From: H. S. Lahman on 11 Jan 2006 11:21 Responding to Priya1 wrote: > What are the advantages os SQL over third generation Language? Sounds like another homework problem. SQL /is/ a 3GL. It is just highly specialized to support Data Modeling. If you want to model data and access it in a very generic fashion, then SQL is pretty much the only game in town. OTOH, if you are solving problems where persistence access is of secondary concern (i.e., applications beyond RAD CRUD/USER pipelines), then SQL is not a very good language to use because it doesn't handle dynamic issues well, doesn't support abstraction, it is not very maintainable, and it is just plain ugly. So in that case one should limit SQL usage to the implementation of a subsystem whose mission is to actually talk to the persistence mechanisms. ************* There is nothing wrong with me that could not be cured by a capful of Drano. H. S. Lahman hsl(a)pathfindermda.com Pathfinder Solutions -- Put MDA to Work http://www.pathfindermda.com blog: http://pathfinderpeople.blogs.com/hslahman (888)OOA-PATH
From: Mikito Harakiri on 11 Jan 2006 13:32 topmind wrote: > Mikito Harakiri wrote: > > priya1 wrote: > > > What are the advantages os SQL over third generation Language? > > > > Here are couple of paragraphs from preface of my advanced SQL > > programming book (due in may): > > > > <quote> > > SQL is a very successful language. This might be surprising to a > > newcomer who generally find SQL a little bit old fashioned compared to > > "modern" programming languages. It's almost as old as COBOL and it > > looks like FORTRAN, > > > SQL is about 15 years younger than COBOL, so "almost as old" is > misleading.

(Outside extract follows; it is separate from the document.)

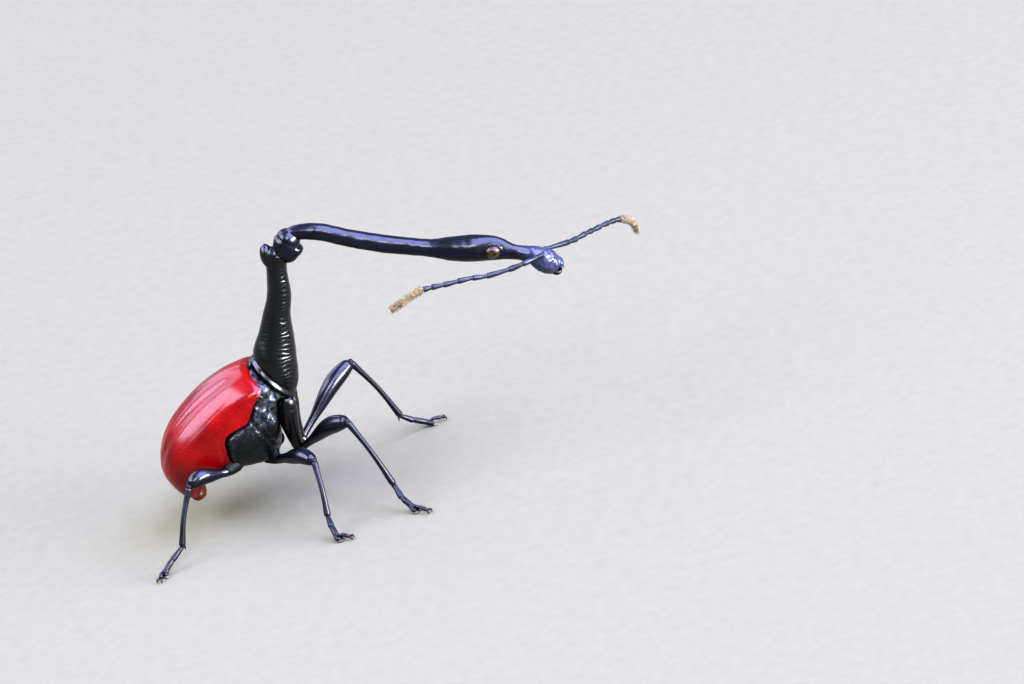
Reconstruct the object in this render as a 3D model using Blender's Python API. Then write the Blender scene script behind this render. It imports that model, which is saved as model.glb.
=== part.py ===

Wikipedia: "COBOL was initially created in 1959" Codd's seminal paper "A Relational Model of Data for Large Shared Data Banks" is dated 1970. > What I don't get is why other relational languages don't make a run at > SQL? The only serious attempt is from the Date group (Tutorial D). (I > have also drafted a relational language myself, tentatively called > SMEQL.) There was a discussion at /. Synopsis: "What about newer relational languages? Why, for example, the latest and greatest Tutorial D didn't take over the world? It has improved notation, better NULL handling, and pure set semantics. This is not enough however; a New and Improved query language had better be leaps and bounds ahead, not just simpler to type."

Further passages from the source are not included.